The CCAC note does at least acknowledge that overall national energy security should be an important policy consideration in this discussion: but then fails to follow this through to contrast its purported natural gas pathway, which is necessarily contingent on an essentially speculative gamble on future resource discoveries, with a pathway that can be followed with confidence based on already known and identified indigenous energy resources.

And then of course, there is the very tangible problem that the CCAC’s almost theological attempt to separate exploration for oil from exploration for natural gas does not map onto the practical offshore reality, where both activities are inextricably linked.

The CCAC note finally appears to seek to immunise its advice (for continued natural gas exploration) from immediate critique by adding that this should be "kept under review": but such apparent policy procrastination is not somehow devoid of consequences: it specifically risks additional asset stranding and diversion of capital from the desperately needed transition to non-fossil energy.
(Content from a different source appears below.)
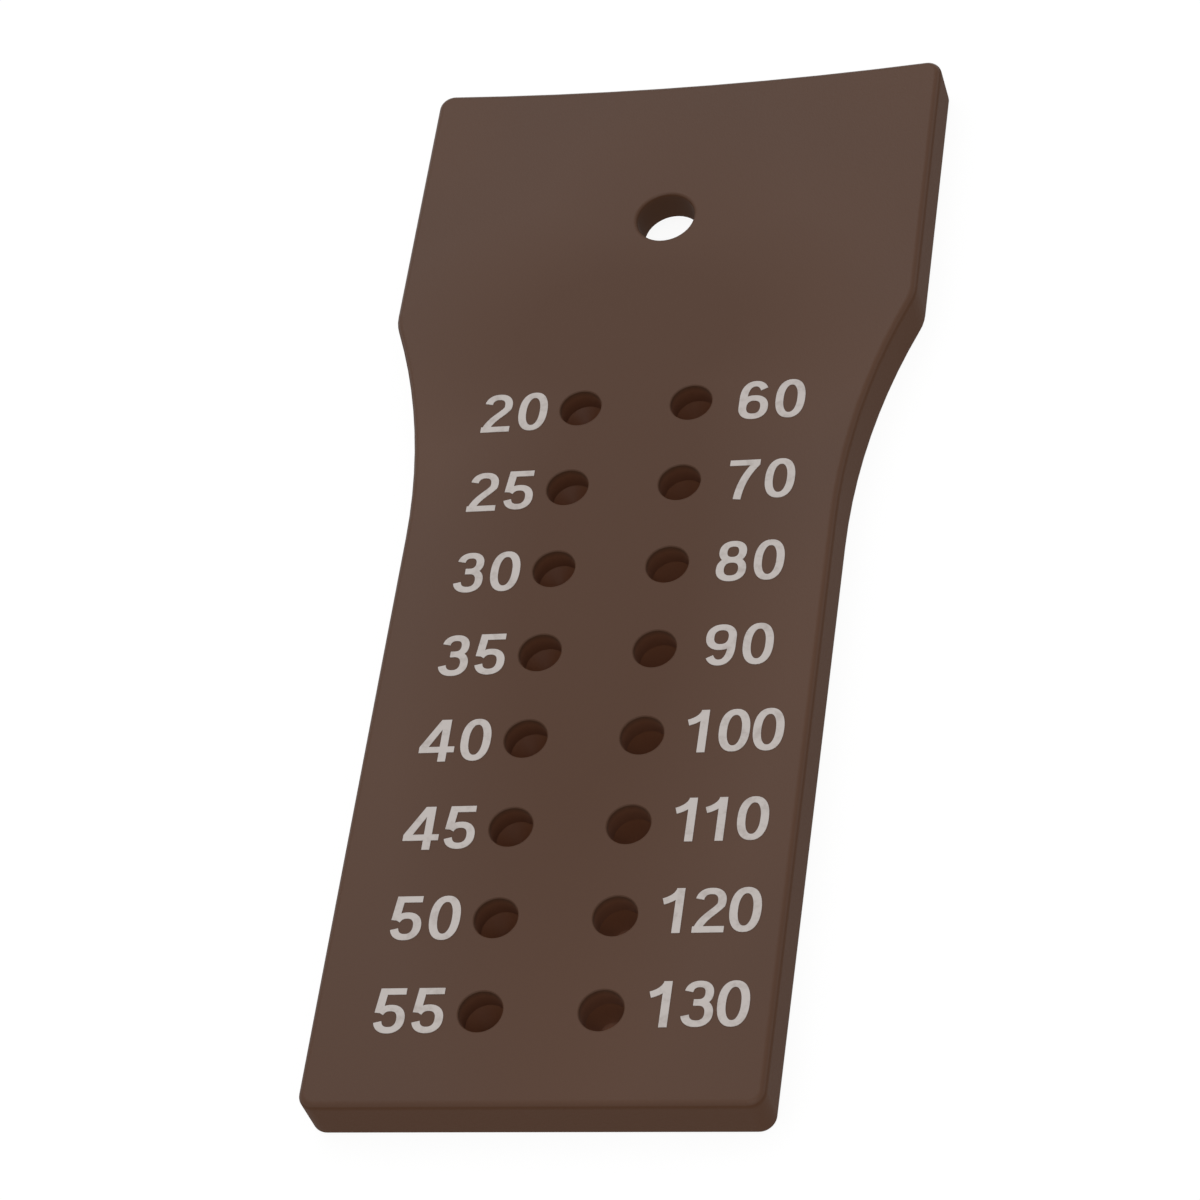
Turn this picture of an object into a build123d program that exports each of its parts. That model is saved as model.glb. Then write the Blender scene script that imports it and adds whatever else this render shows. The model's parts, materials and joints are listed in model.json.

It is unclear from the CCAC note what further underlying analysis informed its conclusion; but given the importance of the issue, and the level of social and political weight attached to it, one assumes that there exists significant additional background material. It would be very helpful for the CCAC to release this detailed analysis as soon as possible, and engage constructively with all stakeholders, and specifically including the wider national and international academic research community. Finally, and in fairness to the CCAC, who have been operating with very constrained resources, the final report of the Joint Oireachtas Committee on Climate Action already specifically recognised the need to enhance the Council’s “powers, functions and resources”. It will be very helpful if this can include significant improvement in the diversity of expertise represented on the Council itself, and active provision for open peer review of future draft findings, analysis or advice.